▸ Data extract:
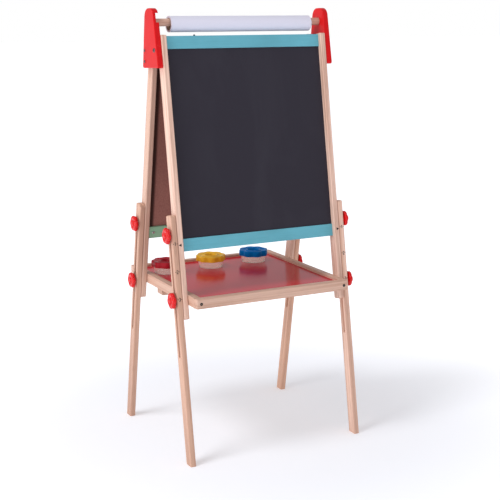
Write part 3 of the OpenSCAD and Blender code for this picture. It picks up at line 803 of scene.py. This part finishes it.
def stroke(start, end):
    """Flat printed line between two points."""
    start, end = Vector(start), Vector(end)
    along = (end - start).normalized()
    aside = Vector((-along.y, along.x)) * STROKE / 2
    outline = [start - aside, end - aside, end + aside, start + aside]
    return plate("stroke", [tuple(p) for p in outline], 2 * MARK_THICK, MARK_THICK / 2, steps=1)


def height_marks(centre_x, width):
    """Digits down the leg's front face, each between two ticks that reach the face's edges."""
    lines = []
    for drop, digit in zip(MARK_DROPS, DIGITS):
        left = centre_x - DIGIT_WIDTH / 2
        points = [(left + x * DIGIT_WIDTH, -drop + (y - 0.5) * DIGIT_HEIGHT) for x, y in digit]
        lines += [stroke(a, b) for a, b in zip(points, points[1:])]
        for way in (-1, 1):
            tick = centre_x + way * (DIGIT_WIDTH / 2 + TICK_GAP)
            lines.append(stroke((tick, -drop), (centre_x + way * (width / 2 - TICK_MARGIN), -drop)))
    return lines


for which in FRAMES:
    for side in SIDES:
        leg = f"leg_{which}_{side}"
        low, high = box_in(leg, SPACE[which])
        face = Matrix.Translation((0, low.y, 0)) @ FACE_PLANE
        marks = joined(leg + "_marks", height_marks((low.x + high.x) / 2, high.x - low.x))
        move(marks, SPACE[which] @ face)
        set_in(marks, [], MARKS, leg)
        post = f"{which}_post_{side}"
        low, high = box_in(post, SPACE[which])
        outward = side_in(which, side)
        tip_x = (high.x if outward > 0 else low.x) - outward * POINTER_GAP
        base_x = tip_x - outward * POINTER_SIZE
        triangle = [(tip_x, -POINTER_DROP), (base_x, -POINTER_DROP - POINTER_SIZE / 2),
                    (base_x, -POINTER_DROP + POINTER_SIZE / 2)]
        pointer = plate(post + "_pointer", triangle, 2 * MARK_THICK, MARK_THICK / 2, steps=1)
        move(pointer, SPACE[which] @ Matrix.Translation((0, low.y, 0)) @ FACE_PLANE)
        set_in(pointer, [], MARKS, which + "_frame")


# ---------------------------------------------------------------- knobs

KNOB_LOBES = 6
KNOB_VALLEY = 0.14
KNOB_RADIUS = 20 * MM
KNOB_NECK_ROUND = 0.6 * MM


def knob_lobes(angle):
    """Share of the knob's radius: wide lobes with a narrow valley between each two."""
    return 1.0 - KNOB_VALLEY * ((1 - math.cos(KNOB_LOBES * angle)) / 2) ** 2


def knob_profile(radius, height):
    """From the neck's base on the washer, round the lobed rim and over the crown to the middle boss."""
    neck = 0.5 * radius
    boss = 0.36 * radius
    points = [(0, 0.0), (neck - KNOB_NECK_ROUND, 0.0), (neck, KNOB_NECK_ROUND), (neck, 0.14 * height),
              (1.08 * neck, 0.17 * height, 0.1), (0.84 * radius, 0.17 * height, 0.9)]
    points += [(0.88 * radius + 0.12 * radius * math.cos(a),
                0.36 * height + 0.19 * height * math.sin(a), 1.0)
               for a in [math.radians(d) for d in (-75, -50, -25, 0)]]
    points += [(0.66 * radius + 0.34 * radius * math.cos(a),
                0.50 * height + 0.35 * height * math.sin(a), 0.4 + 0.6 * math.cos(a))
               for a in [math.radians(d) for d in (6, 20, 35, 50, 65, 80, 92)]]
    points += [(0.56 * radius, 0.81 * height, 0.25), (0.47 * radius, 0.73 * height, 0.1),
               (0.40 * radius, 0.71 * height)]
    points += [(boss * math.cos(a), 0.75 * height + 0.25 * height * math.sin(a))
               for a in [math.radians(d) for d in (4, 22, 42, 60, 76)]]
    return points + [(0, height)]


for which in FRAMES:
    for side in SIDES:
        for level in LEVELS:
            name = f"{which}_{side}_{level}"
            node = "knob_" + name
            low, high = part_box(node)
            axis = Vector(joints["turn_" + name]["pos_m"])
            base_x = high.x if side == "left" else low.x
            knob = turned(node + "_piece", knob_profile(KNOB_RADIUS, high.x - low.x), knob_lobes, 96)
            turn = random.Random(name).uniform(-0.3, 0.3)
            move(knob, toward((base_x, axis.y, axis.z), (OUTWARD[side], 0, 0), turn))
            set_in(knob, [node], MATERIAL[node])


# ---------------------------------------------------------------- tray

TRAY_EDGE = 1.4 * MM
TRAY_CORNER = 4.5 * MM
BATTEN_LOW_RADIUS = 5 * MM
BATTEN_TOP_RADIUS = 1 * MM
SQUARE_CORNER = 0.3 * MM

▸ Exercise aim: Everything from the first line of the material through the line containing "return lines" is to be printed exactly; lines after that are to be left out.

▸ Result below:
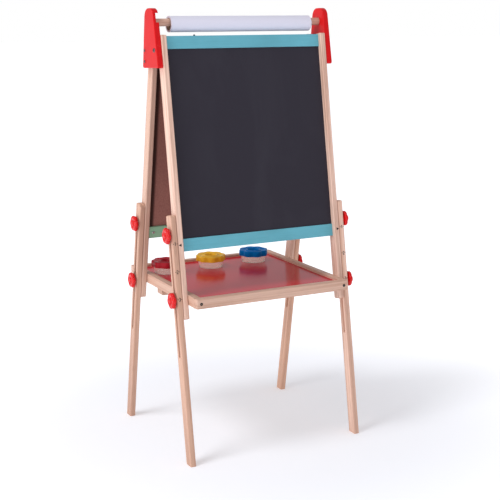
Write part 3 of the OpenSCAD and Blender code for this picture. It picks up at line 803 of scene.py. This part finishes it.
def stroke(start, end):
    """Flat printed line between two points."""
    start, end = Vector(start), Vector(end)
    along = (end - start).normalized()
    aside = Vector((-along.y, along.x)) * STROKE / 2
    outline = [start - aside, end - aside, end + aside, start + aside]
    return plate("stroke", [tuple(p) for p in outline], 2 * MARK_THICK, MARK_THICK / 2, steps=1)


def height_marks(centre_x, width):
    """Digits down the leg's front face, each between two ticks that reach the face's edges."""
    lines = []
    for drop, digit in zip(MARK_DROPS, DIGITS):
        left = centre_x - DIGIT_WIDTH / 2
        points = [(left + x * DIGIT_WIDTH, -drop + (y - 0.5) * DIGIT_HEIGHT) for x, y in digit]
        lines += [stroke(a, b) for a, b in zip(points, points[1:])]
        for way in (-1, 1):
            tick = centre_x + way * (DIGIT_WIDTH / 2 + TICK_GAP)
            lines.append(stroke((tick, -drop), (centre_x + way * (width / 2 - TICK_MARGIN), -drop)))
    return lines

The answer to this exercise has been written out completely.